Start of SUPPLIED DATA

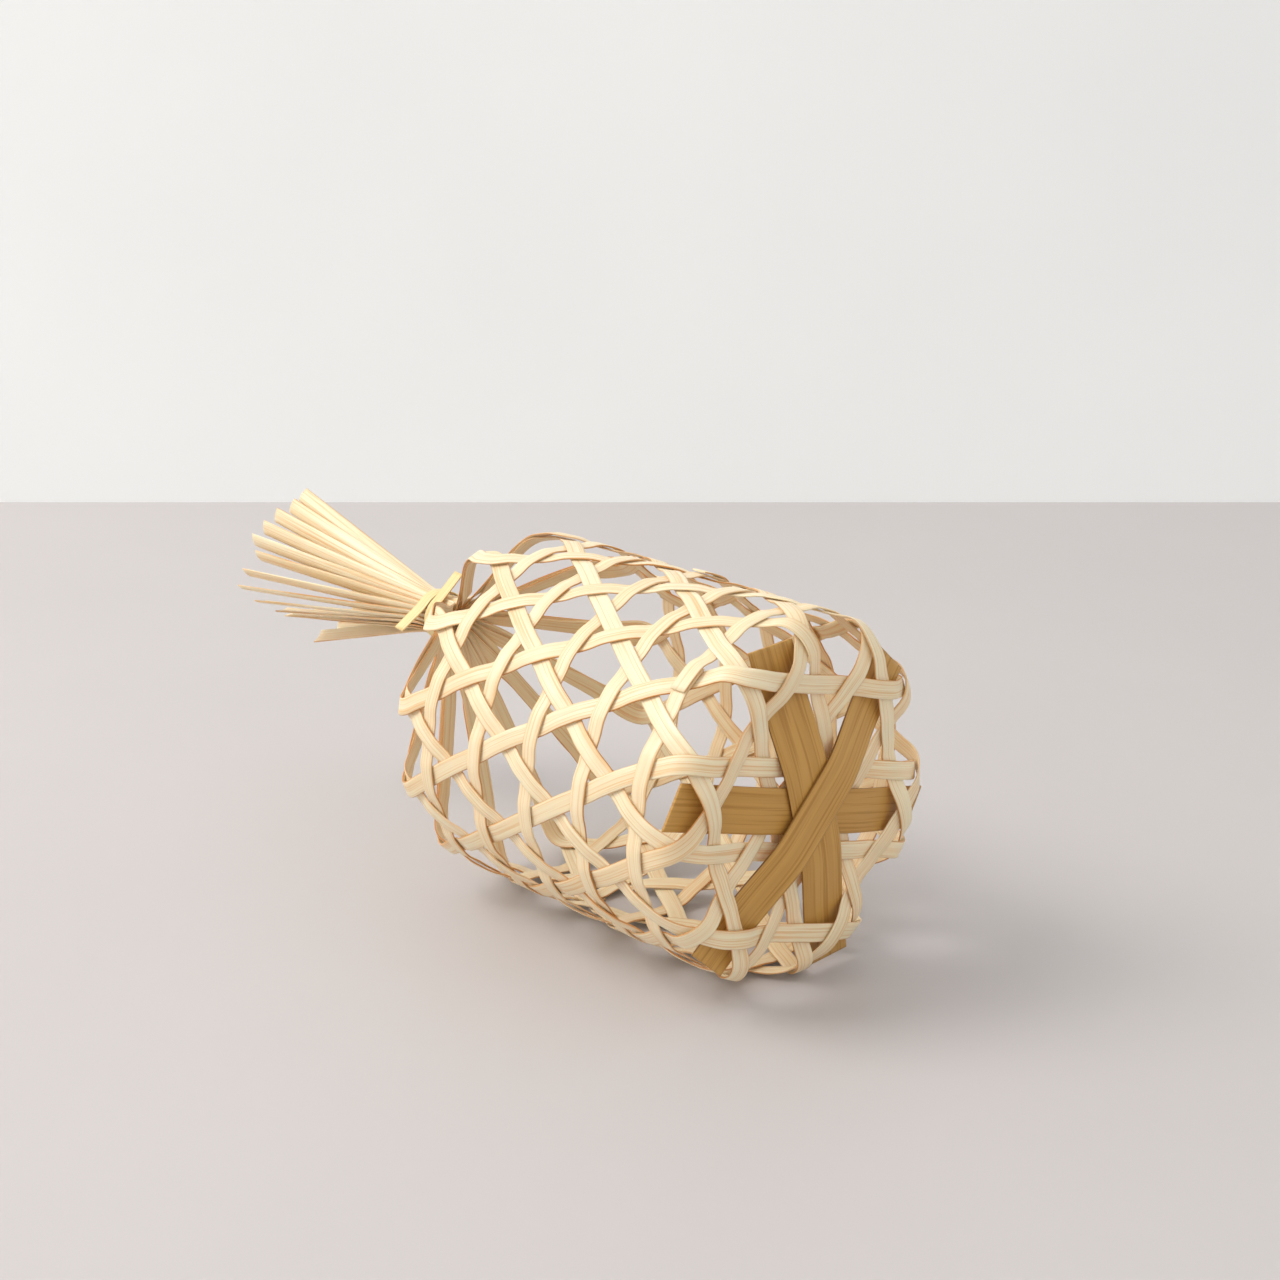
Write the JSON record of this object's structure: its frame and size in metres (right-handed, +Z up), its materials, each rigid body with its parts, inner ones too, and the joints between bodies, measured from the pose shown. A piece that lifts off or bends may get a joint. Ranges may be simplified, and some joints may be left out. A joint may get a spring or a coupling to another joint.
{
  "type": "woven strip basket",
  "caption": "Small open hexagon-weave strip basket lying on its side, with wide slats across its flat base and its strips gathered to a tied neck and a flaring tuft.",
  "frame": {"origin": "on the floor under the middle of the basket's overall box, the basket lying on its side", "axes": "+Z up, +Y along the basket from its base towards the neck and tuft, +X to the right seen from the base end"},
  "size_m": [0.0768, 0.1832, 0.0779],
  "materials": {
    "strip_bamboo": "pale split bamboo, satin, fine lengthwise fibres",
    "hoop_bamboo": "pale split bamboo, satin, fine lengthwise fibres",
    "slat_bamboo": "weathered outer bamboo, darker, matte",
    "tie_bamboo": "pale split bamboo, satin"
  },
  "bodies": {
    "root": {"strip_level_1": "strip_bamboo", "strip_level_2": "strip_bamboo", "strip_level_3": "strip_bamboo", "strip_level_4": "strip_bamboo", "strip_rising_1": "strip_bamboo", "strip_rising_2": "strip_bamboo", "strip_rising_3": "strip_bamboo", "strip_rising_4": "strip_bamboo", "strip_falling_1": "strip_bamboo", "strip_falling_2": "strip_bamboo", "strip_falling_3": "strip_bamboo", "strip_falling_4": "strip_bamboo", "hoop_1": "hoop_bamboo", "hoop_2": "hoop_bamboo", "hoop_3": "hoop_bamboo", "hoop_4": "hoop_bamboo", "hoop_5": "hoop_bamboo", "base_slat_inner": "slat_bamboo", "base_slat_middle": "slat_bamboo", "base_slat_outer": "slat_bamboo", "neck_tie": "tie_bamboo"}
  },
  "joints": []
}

End of SUPPLIED DATA
Start of SUPPLIED DATA

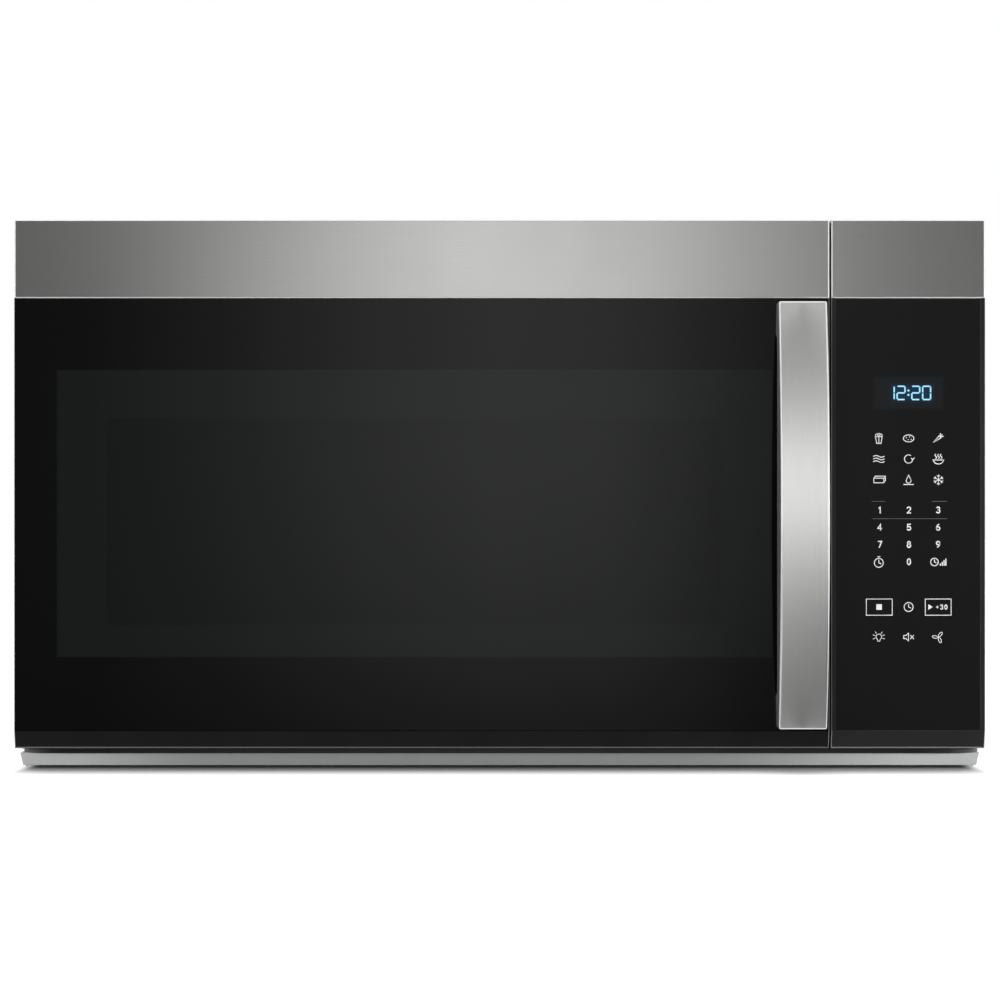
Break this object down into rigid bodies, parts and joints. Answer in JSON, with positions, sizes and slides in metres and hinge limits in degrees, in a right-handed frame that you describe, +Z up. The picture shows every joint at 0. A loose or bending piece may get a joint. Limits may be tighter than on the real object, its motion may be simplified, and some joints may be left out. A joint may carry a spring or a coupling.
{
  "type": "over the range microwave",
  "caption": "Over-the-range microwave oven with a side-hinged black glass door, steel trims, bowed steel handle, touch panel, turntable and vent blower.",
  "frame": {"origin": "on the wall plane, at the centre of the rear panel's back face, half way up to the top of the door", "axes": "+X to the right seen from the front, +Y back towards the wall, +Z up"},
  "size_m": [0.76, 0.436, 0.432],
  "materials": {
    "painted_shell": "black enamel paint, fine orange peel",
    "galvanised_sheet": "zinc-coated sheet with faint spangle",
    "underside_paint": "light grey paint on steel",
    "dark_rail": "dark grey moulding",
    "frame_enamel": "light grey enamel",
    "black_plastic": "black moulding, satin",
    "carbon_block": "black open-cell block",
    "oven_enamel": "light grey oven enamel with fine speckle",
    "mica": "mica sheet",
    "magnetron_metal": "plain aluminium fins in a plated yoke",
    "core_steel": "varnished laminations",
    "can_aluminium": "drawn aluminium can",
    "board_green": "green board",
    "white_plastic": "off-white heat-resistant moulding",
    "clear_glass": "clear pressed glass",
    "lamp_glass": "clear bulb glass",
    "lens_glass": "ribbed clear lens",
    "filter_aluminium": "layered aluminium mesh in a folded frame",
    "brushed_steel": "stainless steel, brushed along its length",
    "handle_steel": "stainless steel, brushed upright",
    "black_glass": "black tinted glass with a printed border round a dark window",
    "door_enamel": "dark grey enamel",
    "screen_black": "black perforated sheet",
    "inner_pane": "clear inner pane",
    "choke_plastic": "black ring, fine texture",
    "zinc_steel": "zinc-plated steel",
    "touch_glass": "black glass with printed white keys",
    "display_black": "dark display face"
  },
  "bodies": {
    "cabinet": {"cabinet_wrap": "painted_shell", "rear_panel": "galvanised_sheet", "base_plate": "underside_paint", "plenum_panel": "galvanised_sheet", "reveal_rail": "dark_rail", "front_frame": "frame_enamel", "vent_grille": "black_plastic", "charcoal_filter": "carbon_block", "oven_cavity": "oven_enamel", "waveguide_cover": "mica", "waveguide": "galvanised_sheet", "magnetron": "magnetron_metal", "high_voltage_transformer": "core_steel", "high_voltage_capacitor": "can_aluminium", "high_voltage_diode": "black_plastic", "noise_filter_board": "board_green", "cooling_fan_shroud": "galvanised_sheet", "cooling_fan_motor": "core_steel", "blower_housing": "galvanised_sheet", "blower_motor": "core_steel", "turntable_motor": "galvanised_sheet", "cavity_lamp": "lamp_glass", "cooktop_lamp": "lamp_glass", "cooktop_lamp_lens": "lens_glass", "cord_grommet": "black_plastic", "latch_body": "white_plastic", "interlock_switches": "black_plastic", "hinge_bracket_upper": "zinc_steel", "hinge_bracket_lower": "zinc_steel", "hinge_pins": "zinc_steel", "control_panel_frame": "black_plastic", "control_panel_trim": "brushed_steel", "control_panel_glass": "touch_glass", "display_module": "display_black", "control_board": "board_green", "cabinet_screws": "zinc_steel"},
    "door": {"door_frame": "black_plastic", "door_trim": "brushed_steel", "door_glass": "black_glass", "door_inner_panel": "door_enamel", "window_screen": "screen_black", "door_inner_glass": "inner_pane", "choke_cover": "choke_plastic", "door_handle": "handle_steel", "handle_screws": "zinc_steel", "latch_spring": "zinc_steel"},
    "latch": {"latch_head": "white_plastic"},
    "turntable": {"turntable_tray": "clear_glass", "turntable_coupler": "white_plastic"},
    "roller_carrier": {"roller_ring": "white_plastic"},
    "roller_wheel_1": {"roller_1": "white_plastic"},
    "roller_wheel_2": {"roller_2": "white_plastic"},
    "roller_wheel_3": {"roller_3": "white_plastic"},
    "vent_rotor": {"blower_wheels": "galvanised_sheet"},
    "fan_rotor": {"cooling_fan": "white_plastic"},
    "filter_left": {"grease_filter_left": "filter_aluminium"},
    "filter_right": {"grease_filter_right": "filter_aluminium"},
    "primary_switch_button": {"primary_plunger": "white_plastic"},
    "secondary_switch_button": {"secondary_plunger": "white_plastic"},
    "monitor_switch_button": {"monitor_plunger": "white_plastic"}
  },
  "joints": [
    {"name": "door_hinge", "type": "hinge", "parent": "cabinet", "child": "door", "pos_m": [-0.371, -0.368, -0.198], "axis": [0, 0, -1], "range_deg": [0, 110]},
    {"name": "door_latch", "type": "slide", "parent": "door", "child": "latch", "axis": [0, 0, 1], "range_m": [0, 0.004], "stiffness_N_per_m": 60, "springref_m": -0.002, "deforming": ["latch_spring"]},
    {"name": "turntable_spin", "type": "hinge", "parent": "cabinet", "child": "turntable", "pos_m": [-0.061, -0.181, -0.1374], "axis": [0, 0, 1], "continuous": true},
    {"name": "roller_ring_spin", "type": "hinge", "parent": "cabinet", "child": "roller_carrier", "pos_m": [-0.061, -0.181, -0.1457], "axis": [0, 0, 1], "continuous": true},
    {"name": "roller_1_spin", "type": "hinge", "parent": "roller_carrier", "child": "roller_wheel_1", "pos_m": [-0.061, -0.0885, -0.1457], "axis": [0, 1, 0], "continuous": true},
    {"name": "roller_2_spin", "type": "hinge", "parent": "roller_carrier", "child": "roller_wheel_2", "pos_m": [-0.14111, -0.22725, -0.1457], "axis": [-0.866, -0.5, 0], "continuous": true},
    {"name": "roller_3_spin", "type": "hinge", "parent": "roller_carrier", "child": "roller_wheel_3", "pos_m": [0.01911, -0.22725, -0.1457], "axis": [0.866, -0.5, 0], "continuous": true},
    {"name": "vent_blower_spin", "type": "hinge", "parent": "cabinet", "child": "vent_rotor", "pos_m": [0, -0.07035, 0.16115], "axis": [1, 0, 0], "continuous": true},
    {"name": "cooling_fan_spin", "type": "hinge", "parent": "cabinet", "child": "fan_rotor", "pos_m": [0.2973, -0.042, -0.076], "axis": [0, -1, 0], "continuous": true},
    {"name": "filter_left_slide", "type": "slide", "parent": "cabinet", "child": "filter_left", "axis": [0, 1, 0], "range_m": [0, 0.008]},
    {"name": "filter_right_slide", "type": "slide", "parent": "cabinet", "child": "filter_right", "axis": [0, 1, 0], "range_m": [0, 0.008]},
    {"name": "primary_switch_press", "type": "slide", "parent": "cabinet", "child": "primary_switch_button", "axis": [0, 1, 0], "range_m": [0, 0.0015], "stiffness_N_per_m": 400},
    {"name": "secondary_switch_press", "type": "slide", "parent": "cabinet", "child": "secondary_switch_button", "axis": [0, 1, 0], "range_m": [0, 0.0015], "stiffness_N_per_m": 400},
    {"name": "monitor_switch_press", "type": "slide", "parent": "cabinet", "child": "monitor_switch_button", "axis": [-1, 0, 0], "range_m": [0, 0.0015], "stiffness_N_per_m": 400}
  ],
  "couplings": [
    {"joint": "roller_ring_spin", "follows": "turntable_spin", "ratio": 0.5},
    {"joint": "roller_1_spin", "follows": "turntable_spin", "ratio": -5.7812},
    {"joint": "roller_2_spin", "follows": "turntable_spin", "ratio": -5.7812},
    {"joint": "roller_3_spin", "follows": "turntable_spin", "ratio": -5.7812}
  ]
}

End of SUPPLIED DATA
Start of SUPPLIED DATA

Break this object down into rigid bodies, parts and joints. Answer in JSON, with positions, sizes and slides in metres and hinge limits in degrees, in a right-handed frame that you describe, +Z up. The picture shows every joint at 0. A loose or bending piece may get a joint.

End of SUPPLIED DATA

**AIM**
Across the material above, count every line holding "joints" and write down only the number.

**ANSWER FOR THE TASK**
5